● Task prompt: Reproduce precisely the lines of the listing below, starting with the line that contains "Recreate this object" and stopping after the line that contains "the bounding box."; include nothing else.

● Data records:

##############################

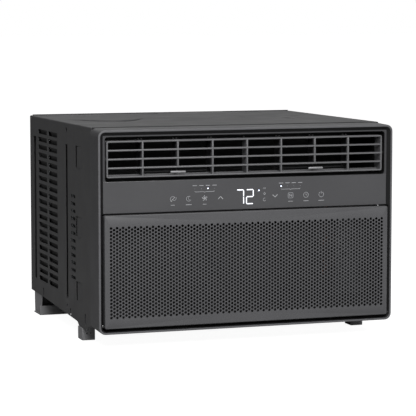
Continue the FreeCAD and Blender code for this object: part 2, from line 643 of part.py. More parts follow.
def make_cabinet():
    """Top and both sides folded from one sheet, with the louvres and slots punched through the sides."""
    body = new_body("cabinet_shell")
    side = new_sketch(body, "case_side", "YZ_Plane", "crest")
    outline = [(size("case_front"), 30)] + SIDE_LOWER_EDGE
    outline += [(size("case_back"), 38), (size("case_back"), size("case_high")),
                (size("case_front"), size("case_high"))]
    corners = [Vector(depth, height, 0) for depth, height in outline]
    for index, corner in enumerate(corners):
        side.addGeometry(Part.LineSegment(corner, corners[(index + 1) % len(corners)]))
    for index in range(len(corners)):
        side.addConstraint(Sketcher.Constraint("Coincident", index, 2, (index + 1) % len(corners), 1))
    top = side.addConstraint(Sketcher.Constraint("DistanceY", -1, 1, 8, 1, size("case_high")))
    side.setExpression(f"Constraints[{top}]", formula("case_high"))
    rear = side.addConstraint(Sketcher.Constraint("DistanceX", -1, 1, 8, 1, size("case_back")))
    side.setExpression(f"Constraints[{rear}]", formula("case_back"))
    pad = body.newObject("PartDesign::Pad", "case_pad")
    pad.Profile = side
    pad.SideType = "Symmetric"
    bind(pad, Length="2 * case_half")
    inside = new_sketch(body, "case_inside", "XZ_Plane", "-case_half")
    rectangle(inside, ("case_sheet", "1"), ("2 * case_half - case_sheet", "case_high - case_sheet"))
    through_pocket(body, "case_hollow", inside)
    for name, start in (("front", "louvre_first"), ("rear", "louvre_second")):
        slot = new_sketch(body, "louvre_" + name, "YZ_Plane", "crest")
        rectangle(slot, (start, "louvre_low"), (f"{start} + louvre_long", "louvre_low + louvre_tall"))
        pocket = through_pocket(body, "louvre_cut_" + name, slot)
        doc.recompute()
        row_up(body, "louvre_row_" + name, pocket, slot, "louvre_rows", "louvre_step")
    vent = new_sketch(body, "vent", "YZ_Plane", "crest")
    rectangle(vent, ("vent_front", "vent_low"), ("vent_front + vent_long", "vent_low + vent_tall"))
    pocket = through_pocket(body, "vent_cut", vent)
    doc.recompute()
    row_up(body, "vent_row", pocket, vent, "vent_rows", "vent_step")
    slots = new_sketch(body, "side_slots", "YZ_Plane", "crest")
    for low, high in SIDE_SLOTS:
        rectangle(slots, low, high)
    for low, high in CURTAIN_SLOTS:
        rectangle(slots, ("curtain_front", low), ("curtain_back", high))
    circle(slots, ("pin_deep", "pin_z"), "pin_hole")
    circle(slots, ("pin_deep", "45"), "2.5")
    through_pocket(body, "side_slot_cut", slots)
    rail_holes = new_sketch(body, "top_holes", "XY_Plane", "-case_half", "crest")
    for across in (-150, 150):
        circle(rail_holes, (f"case_half + {across}", "190"), "2.5")
    holes = body.newObject("PartDesign::Pocket", "top_hole_cut")
    holes.Profile = rail_holes
    holes.Reversed = True
    holes.Type = "ThroughAll"
    piece(body)


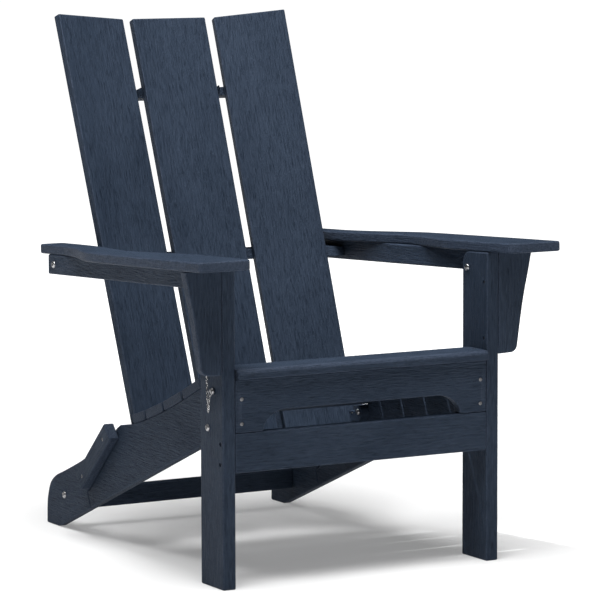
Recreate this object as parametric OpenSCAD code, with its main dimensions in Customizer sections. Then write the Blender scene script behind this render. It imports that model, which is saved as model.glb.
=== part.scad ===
// Folding adirondack chair in moulded plastic lumber, built from separate boards.
// Millimetres. Front faces -Y, +Z is up, origin on the floor under the middle of the bounding box.

/* [Overall] */
// Width over the outer faces of the two front legs
legs_w = 550; // [546:1:556]
// Lean of the back from vertical, in degrees
recline = 20.9; // [19:0.1:22]
// Distance from the front face of the legs to the origin, towards the rear
mid_y = 335; // [300:1:370]

/* [Front legs] */
// Thickness of a front leg board
leg_t = 24.3; // [20:0.1:25]
// Depth of a front leg, front to back
leg_d = 80.6; // [76:0.2:84]
// Radius of the rounded corner at the rear of the leg top
leg_r = 22; // [20:1:24]
// Height of the hinge bolt that joins leg and seat rail
leg_pivot_z = 272; // [270:1:274]
// Distance of that bolt behind the front face of the leg
leg_pivot_y = 53; // [50:1:56]

/* [Seat] */
// Thickness of a seat rail board
rail_t = 17.7; // [16:0.1:18]
// Thickness of a seat slat
slat_t = 17.5; // [15:0.5:19]
// Gap between neighbouring seat slats
slat_gap = 4.4; // [3:0.1:6]
// Thickness of the rounded front slat
nose_t = 17.5; // [16:0.5:21]
// Height of the top of the front apron
apron_top = 357.8; // [357:0.1:358]
// Height of the joint between upper and lower apron
apron_split = 266.6; // [260:0.2:270]
// Height of the underside of the lower apron
apron_low = 198.3; // [190:0.5:205]
// Thickness of the aprons
apron_t = 20; // [18:0.5:20]
// Height of the hand opening above the apron joint
hand_h = 35; // [30:1:38]

/* [Back] */
// Thickness of a back slat
back_t = 17; // [15:0.5:17]
// Width of the centre back slat at seat height
back_w = 146.8; // [140:0.2:148]
// Width of each outer back slat at seat height
side_w = 141.4; // [136:0.2:143]
// Length of the centre slat above the seat hinge region
back_up = 685; // [650:5:700]
// Length of the slats below the seat
back_down = 130; // [125:1:140]
// Inward turn of the outer slats, in degrees
side_turn = 9.15; // [7:0.05:10]
// Outward fan of the outer slats, in degrees
side_fan = 0.75; // [0.5:0.05:1]

/* [Arms] */
// Thickness of an arm board
arm_t = 17.5; // [15:0.5:20]
// Height of the rail under an arm board
arm_rail_h = 36; // [32:1:38]
// Thickness of the rail under an arm board
arm_rail_t = 22; // [18:0.5:23]
// Outer edge of an arm board from the middle of the chair
arm_out = 354; // [345:1:362]
// Drop of the arm from front to rear, per metre
arm_drop = 46.3; // [44:0.1:48]

/* [Hidden] */
$fn = 48;

navy = [0.17, 0.20, 0.26];
steel = [0.72, 0.73, 0.74];
e = 0.01;
leg_o = legs_w/2;                 // outer face of a leg
leg_i = leg_o - leg_t;            // inner face of a leg
ro = leg_i - 1.2;                 // outer face of a seat rail
ri = ro - rail_t;                 // inner face of a seat rail
rake = 0.4015;                    // slope of the seat rail's lower edge
low0 = 279.4;                     // height of that edge at the leg's front face
ad = arm_drop/1000;               // arm drop, per mm
arm_u0 = 547;                     // underside of the arm board above the leg's front face
aro = leg_o + 0.4 + arm_rail_t;   // outer face of the arm rail
pz = [53, 272];
lp = [leg_pivot_y, leg_pivot_z];  // leg hinge
pinp = [32, 337];                 // lock pin
ap = [65, 515];                   // arm hinge on the leg
dp = [603, 501];                  // bolt at the rear end of the arm
bp = [382, 220];                  // back hinge
ft = [668, 63];                   // bolt through the rear foot
seat_y = [57, 123.5, 193.5, 265.5, 334.5, 383];
seat_z = [358, 329.9, 299.4, 270.6, 247, 233];
rb0 = 470;                        // centre slat: front face at z = 300

module set() translate([0, -mid_y, 0]) children();
// a board lying in a side plane: outline in (y, z), from x0 to x1
module side(x0, x1) translate([x0, 0, 0]) rotate([90, 0, 90]) linear_extrude(x1 - x0) children();
// a round bar along X from x0 to x1 at (y, z)
module barx(x0, x1, p, r, f = 40) translate([x0, p[0], p[1]]) rotate([0, 90, 0]) cylinder(r = r, h = x1 - x0, $fn = f);
module both() { children(); mirror([1, 0, 0]) children(); }
// screw: head flush at the origin, pointing along -Z
module screw(l, r = 2.2, hr = 3.6, hh = 2.2) { translate([0, 0, -l]) cylinder(r = r, h = l, $fn = 24); translate([0, 0, -hh]) cylinder(r = hr, h = hh, $fn = 32); }
module screw_cut(l, r = 2.2, hr = 3.6, hh = 2.2) { translate([0, 0, -l - 0.4]) cylinder(r = r + 0.05, h = l + 1, $fn = 24); translate([0, 0, -hh - 0.02]) cylinder(r = hr + 0.05, h = hh + 1, $fn = 32); }

// ---------- seat frame ----------
rail_pts = concat([[apron_t + 0.3, low0 - rake*(apron_t + 0.3)], [apron_t + 0.3, seat_z[0]]],
  [for (i = [0:5]) [seat_y[i], seat_z[i]]],
  [[437, 224], [452, 216], [560, 89], [571, 84], [558, low0 - rake*558]]);
module rail_side() side(ri, ro) polygon(rail_pts);
foot_top = [[575, 147], [604, 134], [647, 117], [681, 104], [702, 97], [720, 87], [731, 76], [738, 61], [744, 41], [745, 0.2]];
module foot_side() side(ri, ro) polygon(concat([[558.6, low0 - rake*558.6], [571.8, 84.2], [563, 93]], foot_top, [[744.4, 0], [696, 0], [690, low0 - rake*690]]));
module seat_screw_at(i) // two screws a slat and rail
  for (f = [0.28, 0.72]) let (y = seat_y[i] + (seat_y[i + 1] - seat_y[i])*f, z = seat_z[i] + (seat_z[i + 1] - seat_z[i])*f,
      a = atan((seat_z[i] - seat_z[i + 1])/(seat_y[i + 1] - seat_y[i])))
    translate([(ro + ri)/2, y, z]) rotate([-a, 0, 0]) translate([0, 0, slat_t + 0.1]) children();
module nose_screw_at() for (y = [27, 46]) translate([(ro + ri)/2, y, apron_top + 0.2 + nose_t]) children();
module batten_at() translate([ro + 0.1, 511.4, 155.6]) rotate([-43.7 + 0.9, 0, 0]) children();
module splice_screw_at() batten_at() for (s = [-1, 1]) translate([20, s*58.5, 0]) rotate([0, 90, 0]) children();
module apron_screw_at() for (z = [324, 282]) translate([(ro + ri)/2 - 2.6, 0, z]) rotate([90, 0, 0]) children();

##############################

● Answer to this task:
Recreate this object as parametric OpenSCAD code, with its main dimensions in Customizer sections. Then write the Blender scene script behind this render. It imports that model, which is saved as model.glb.
=== part.scad ===
// Folding adirondack chair in moulded plastic lumber, built from separate boards.
// Millimetres. Front faces -Y, +Z is up, origin on the floor under the middle of the bounding box.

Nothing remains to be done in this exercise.